The Killer's Shadow - The Latest Book is Now Available! Click to Purchase
Meriam Ibrahim and her husband

Meriam Ibrahim and her husband

Why is it that coverage of the Amanda Knox-Raffaele Sollecito trials for the murder of Meredith Kercher has been a worldwide news staple for more than half a decade now, yet the case of Meriam Yahya Ibrahim, recently sentenced to death in Sudan for renouncing Islam, got only a single day in the world media headlines? In today’s New York Times it was reduced to one paragraph in a news roundup at the bottom of Page A14.

Is it because Amanda and Meredith were pretty, white girls of the West and Meriam is a pretty, dark-skinned African Middle Easterner? We don’t think so. While race and ethnicity do figure in many legal injustices, they are irrelevant in this case.

So why has the Kercher-Knox case received so much attention and this one will practically slip past under the radar?

In a word: Expectation.

The specific crime for which a court in Khartoum handed down a death sentence against Ms. Ibrahim (the same age Ms. Knox is now) is apostasy. She is the daughter of a Sudanese Muslim father and an Ethiopian Christian Orthodox mother. Her father left the family when she was a child and her mother raised her as a Christian. But according to Sudanese law, children must adhere to their fathers’ faith. By the way, Muslim women in Sudan may only marry Muslim men, but Muslim men may marry anyone they like.

Because of that law, Meriam is also charged with adultery, since she married a Christian man. For this additional crime, her punishment is 100 lashes. She is eight months pregnant with her husband’s child and it is the practice of the government to wait until this baby is weaned before brutally whipping and executing her.

But back to our main point. We think the reason Amanda’s story is so much more resonant in the Western media is because it took place in Italy, a nation where our expectations of justice and shared values are high. We feel the same way about the Knox-Sollecito case as we do about the West Memphis Three case in our own country. We are better than this kind of injustice, and so is our system. We respect and admire Italy. It is a wonderful country with a rich culture and a presumption of treating its citizens and visitors fairly – just like us. So when this doesn’t happen in either nation, we are understandably outraged. And we feel like we can do something about it.

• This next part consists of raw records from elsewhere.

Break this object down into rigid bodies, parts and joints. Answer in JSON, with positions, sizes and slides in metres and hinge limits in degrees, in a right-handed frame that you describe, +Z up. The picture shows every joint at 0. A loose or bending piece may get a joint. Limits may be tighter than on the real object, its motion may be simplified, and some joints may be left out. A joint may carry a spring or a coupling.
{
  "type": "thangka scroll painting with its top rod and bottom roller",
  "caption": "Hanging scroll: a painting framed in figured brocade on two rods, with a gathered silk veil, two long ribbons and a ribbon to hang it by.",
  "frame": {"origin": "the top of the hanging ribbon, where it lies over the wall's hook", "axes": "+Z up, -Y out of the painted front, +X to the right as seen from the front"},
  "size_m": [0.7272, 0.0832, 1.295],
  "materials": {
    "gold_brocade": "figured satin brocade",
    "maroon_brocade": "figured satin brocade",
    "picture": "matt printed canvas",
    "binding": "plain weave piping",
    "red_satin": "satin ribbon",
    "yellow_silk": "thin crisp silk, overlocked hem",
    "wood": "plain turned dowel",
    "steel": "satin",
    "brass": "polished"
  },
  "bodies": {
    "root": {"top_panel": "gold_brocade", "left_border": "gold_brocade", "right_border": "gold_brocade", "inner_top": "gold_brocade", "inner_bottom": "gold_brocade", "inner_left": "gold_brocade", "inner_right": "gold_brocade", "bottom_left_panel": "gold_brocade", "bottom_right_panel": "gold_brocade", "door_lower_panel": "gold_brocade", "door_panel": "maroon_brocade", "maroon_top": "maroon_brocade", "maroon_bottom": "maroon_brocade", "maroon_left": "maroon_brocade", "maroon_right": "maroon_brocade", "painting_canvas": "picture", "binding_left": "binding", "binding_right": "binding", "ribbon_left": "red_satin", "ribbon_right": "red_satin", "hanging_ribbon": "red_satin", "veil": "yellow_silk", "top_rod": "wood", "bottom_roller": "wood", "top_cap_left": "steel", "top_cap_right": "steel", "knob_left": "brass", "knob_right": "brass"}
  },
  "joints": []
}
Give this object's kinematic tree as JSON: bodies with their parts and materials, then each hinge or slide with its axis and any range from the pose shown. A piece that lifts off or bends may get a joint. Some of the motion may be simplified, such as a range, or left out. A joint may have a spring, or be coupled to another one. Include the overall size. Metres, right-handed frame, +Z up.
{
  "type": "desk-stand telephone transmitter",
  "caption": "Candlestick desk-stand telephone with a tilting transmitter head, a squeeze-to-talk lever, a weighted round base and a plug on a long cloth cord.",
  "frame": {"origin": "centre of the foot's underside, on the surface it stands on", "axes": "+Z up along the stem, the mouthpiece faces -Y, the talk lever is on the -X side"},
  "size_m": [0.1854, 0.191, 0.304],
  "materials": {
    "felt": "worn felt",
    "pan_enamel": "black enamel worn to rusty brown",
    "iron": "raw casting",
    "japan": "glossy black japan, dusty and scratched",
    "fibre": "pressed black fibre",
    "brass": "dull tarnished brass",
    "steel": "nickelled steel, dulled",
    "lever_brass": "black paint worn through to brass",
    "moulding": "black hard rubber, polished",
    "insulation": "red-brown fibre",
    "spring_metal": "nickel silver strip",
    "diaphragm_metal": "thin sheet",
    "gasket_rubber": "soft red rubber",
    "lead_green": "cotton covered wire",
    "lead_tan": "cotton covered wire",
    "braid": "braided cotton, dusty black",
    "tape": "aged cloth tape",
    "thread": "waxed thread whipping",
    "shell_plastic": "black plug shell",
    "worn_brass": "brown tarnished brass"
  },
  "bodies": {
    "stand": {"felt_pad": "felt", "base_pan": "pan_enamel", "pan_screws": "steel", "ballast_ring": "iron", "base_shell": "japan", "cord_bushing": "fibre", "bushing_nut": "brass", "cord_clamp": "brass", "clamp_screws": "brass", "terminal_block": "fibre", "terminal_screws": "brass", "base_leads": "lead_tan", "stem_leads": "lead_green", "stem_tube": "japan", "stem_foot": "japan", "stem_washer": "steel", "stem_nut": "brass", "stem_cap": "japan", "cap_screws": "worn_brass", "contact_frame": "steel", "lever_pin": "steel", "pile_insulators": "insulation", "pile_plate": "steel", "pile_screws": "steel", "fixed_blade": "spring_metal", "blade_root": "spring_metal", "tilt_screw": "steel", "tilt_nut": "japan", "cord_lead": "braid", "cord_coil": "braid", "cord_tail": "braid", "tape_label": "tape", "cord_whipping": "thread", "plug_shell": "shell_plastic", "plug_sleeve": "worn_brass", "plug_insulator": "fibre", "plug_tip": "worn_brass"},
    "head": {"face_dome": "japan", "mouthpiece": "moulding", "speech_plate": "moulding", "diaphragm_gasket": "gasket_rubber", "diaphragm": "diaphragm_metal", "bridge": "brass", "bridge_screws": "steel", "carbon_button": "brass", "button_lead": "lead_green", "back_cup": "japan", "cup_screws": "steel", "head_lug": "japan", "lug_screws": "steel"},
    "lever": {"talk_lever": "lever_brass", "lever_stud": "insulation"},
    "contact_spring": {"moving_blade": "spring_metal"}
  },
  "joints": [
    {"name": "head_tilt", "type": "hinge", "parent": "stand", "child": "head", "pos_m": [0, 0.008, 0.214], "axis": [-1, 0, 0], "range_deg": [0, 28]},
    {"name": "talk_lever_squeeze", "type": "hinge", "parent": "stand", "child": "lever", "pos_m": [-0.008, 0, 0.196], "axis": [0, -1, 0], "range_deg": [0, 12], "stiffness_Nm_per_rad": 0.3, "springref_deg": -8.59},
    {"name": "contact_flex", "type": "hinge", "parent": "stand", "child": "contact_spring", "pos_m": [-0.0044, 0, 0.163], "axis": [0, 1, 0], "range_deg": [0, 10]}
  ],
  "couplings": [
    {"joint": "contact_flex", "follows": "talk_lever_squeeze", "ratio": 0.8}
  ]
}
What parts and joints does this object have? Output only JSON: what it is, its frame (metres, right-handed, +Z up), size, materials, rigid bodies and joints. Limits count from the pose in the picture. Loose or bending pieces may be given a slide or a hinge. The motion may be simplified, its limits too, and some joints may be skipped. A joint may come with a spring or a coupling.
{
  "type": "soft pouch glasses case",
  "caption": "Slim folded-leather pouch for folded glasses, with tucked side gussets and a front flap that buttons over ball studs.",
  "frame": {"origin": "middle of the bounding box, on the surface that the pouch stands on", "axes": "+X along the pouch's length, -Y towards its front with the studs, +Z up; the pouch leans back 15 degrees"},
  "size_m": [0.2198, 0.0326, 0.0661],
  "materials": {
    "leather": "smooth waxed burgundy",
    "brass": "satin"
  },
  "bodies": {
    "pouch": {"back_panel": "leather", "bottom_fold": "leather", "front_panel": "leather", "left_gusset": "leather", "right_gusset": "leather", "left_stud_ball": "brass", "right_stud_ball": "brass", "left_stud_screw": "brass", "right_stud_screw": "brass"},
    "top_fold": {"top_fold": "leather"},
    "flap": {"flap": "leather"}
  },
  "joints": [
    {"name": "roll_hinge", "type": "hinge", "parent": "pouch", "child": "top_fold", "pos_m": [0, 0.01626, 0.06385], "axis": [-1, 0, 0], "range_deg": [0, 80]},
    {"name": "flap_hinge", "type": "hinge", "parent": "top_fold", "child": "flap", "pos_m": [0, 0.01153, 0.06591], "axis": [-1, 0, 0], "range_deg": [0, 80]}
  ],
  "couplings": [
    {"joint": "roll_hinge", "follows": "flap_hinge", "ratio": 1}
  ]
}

Had Amanda and/or Raffaele been unjustly convicted of murder in North Korea, for example, we would have felt sorry for them, but our general reaction would have been, “What do you expect in a country like that?”

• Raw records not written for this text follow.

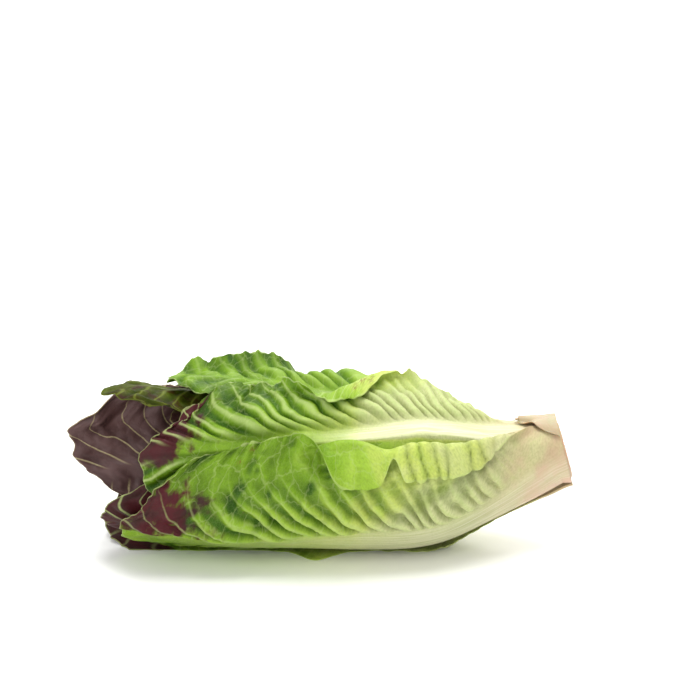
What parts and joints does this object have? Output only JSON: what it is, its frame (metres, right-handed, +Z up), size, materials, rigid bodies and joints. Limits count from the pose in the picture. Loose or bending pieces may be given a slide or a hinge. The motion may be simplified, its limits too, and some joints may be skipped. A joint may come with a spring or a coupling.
{
  "type": "romaine lettuce head",
  "caption": "Head of red-tipped romaine lettuce lying on its side: long waved leaves with thick pale midribs wrapped round a short cut stem.",
  "frame": {"origin": "on the table, under the middle of the head", "axes": "+X along the head to the cut end of the stem, +Z up from the table"},
  "size_m": [0.2852, 0.1148, 0.1035],
  "materials": {
    "stem": "moist cream tissue, pink at the cut",
    "outer_leaf": "yellow-green waxy leaf with a cream rib and dark red patches at the tip",
    "red_leaf": "maroon waxy leaf with cream veins, green towards its base",
    "heart_leaf": "pale yellow-green waxy leaf with a cream rib"
  },
  "bodies": {
    "root": {"stem": "stem", "torn_leaf_base": "stem", "leaf_01": "outer_leaf", "leaf_02": "outer_leaf", "leaf_03": "outer_leaf", "leaf_04": "outer_leaf", "leaf_05": "red_leaf", "leaf_06": "outer_leaf", "leaf_07": "red_leaf", "leaf_08": "heart_leaf", "leaf_09": "red_leaf", "leaf_10": "heart_leaf", "leaf_11": "heart_leaf", "leaf_12": "heart_leaf", "leaf_13": "heart_leaf", "leaf_14": "heart_leaf", "leaf_15": "heart_leaf", "leaf_16": "heart_leaf"}
  },
  "joints": []
}
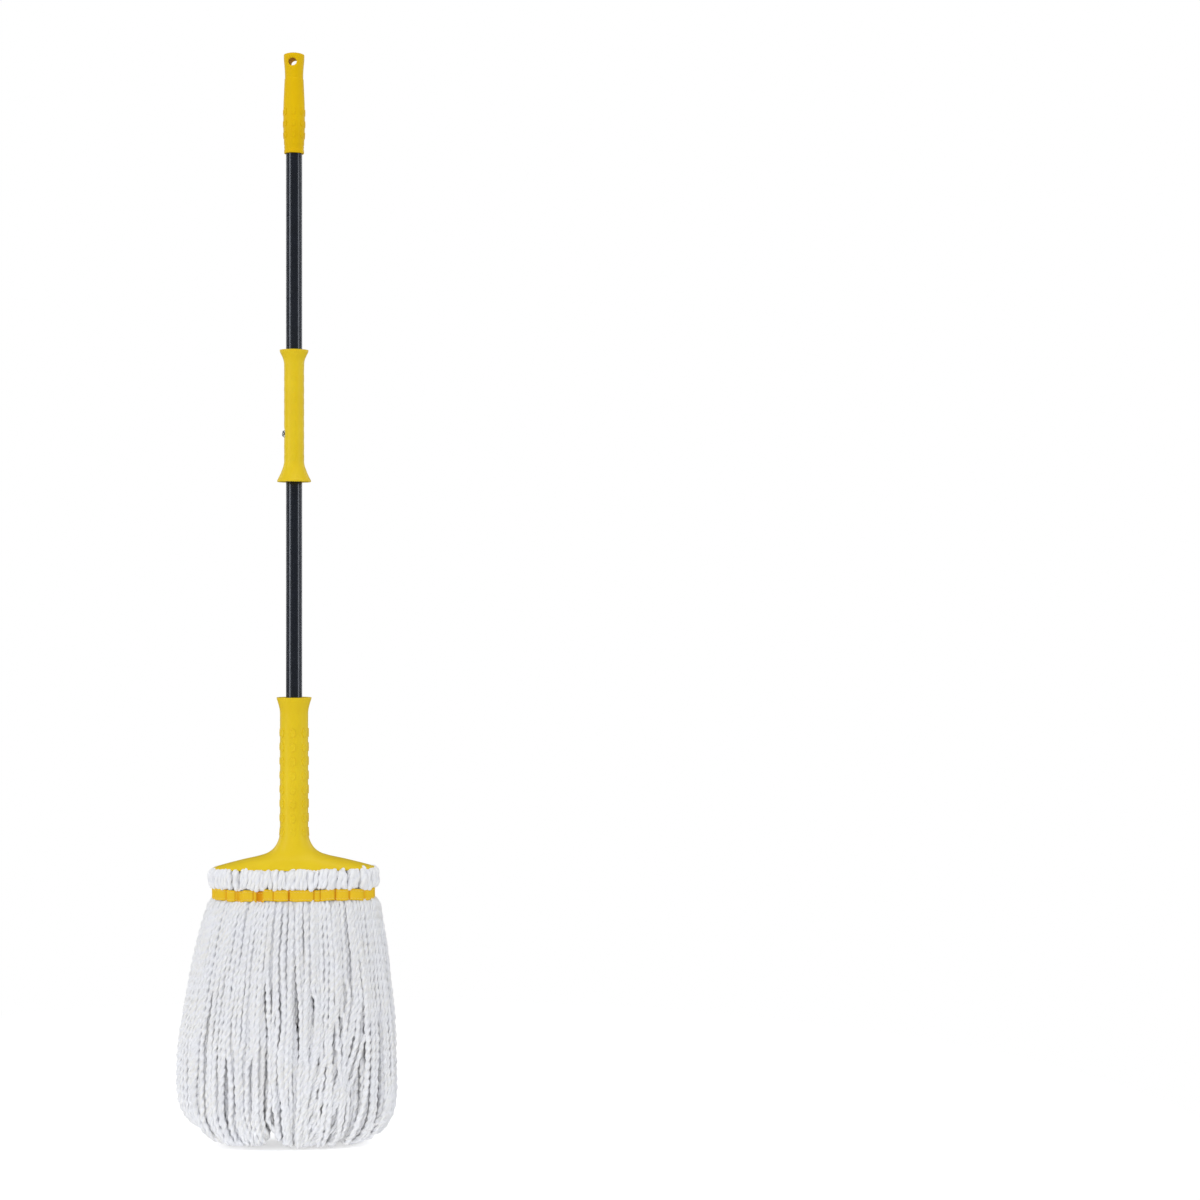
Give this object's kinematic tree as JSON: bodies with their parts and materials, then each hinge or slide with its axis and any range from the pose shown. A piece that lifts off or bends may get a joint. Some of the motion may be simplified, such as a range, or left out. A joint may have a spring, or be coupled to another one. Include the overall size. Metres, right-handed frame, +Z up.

We talk of cultural relativism and equal respect for other people’s beliefs.

It is now politically correct and fashionable to suggest that we must not judge other societies against our own. This perspective suggests a moral equivalence between value systems that are merely different from ours.

This is nonsense. Any society that kills people for their beliefs, or lack of beliefs, does not have equivalent values. It has inferior values. So while we are appalled by the Sudanese court’s barbaric verdicts against Meriam Ibrahim, we are not surprised or shocked by them.

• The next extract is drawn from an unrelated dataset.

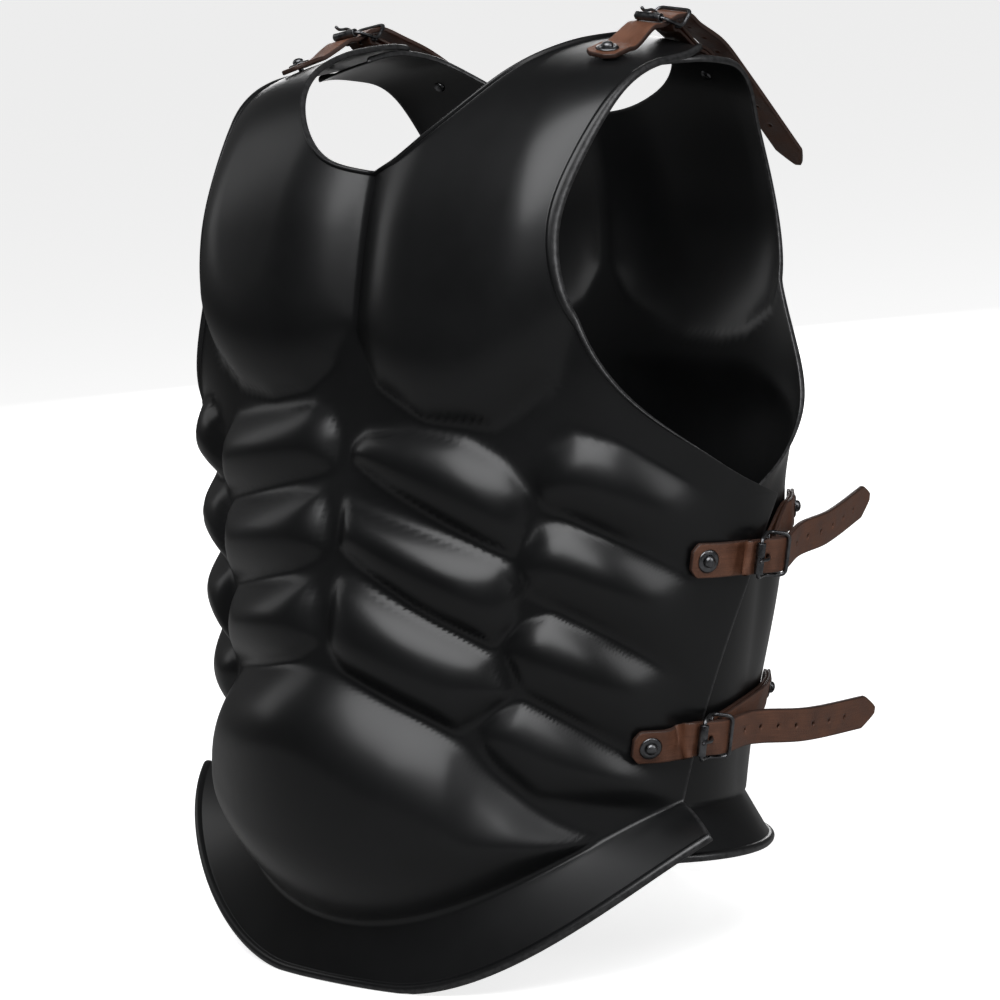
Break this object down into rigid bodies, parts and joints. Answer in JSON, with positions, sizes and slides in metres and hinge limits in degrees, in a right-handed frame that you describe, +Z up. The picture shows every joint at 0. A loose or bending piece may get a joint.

As we are when it happens in Italy, or right here at home. Because, like the Italians and others who share our values, we’re better than that.

3 Responses to A Matter of Expectation

  1. nouveau maillot barca

    Greetings from Ohio! I’m bored to tears at work so I decided to browse your blog on my iphone during lunch break. I really like the knowledge you provide here and can’t wait to take a look when I get home. I’m amazed at how quick your blog loaded on…

  2. watson says:

    It has taken me a long time to comment on this outrage against this woman/ girl. It was because I was so affected.
    As Mark wrote ‘we’ in our world never did such things (did we in 14th century even).
    a.) We do not ‘whip’ women (pregnant or not) with 100 lashes.
    b.) Then execute them.
    c.) This is against both the Koran and Bible in my knowledge.
    d.) In my opinion it has ‘nothing’ do due with ‘cultures’ some things are just evil and wrong, like this North (or is it South) Sudan.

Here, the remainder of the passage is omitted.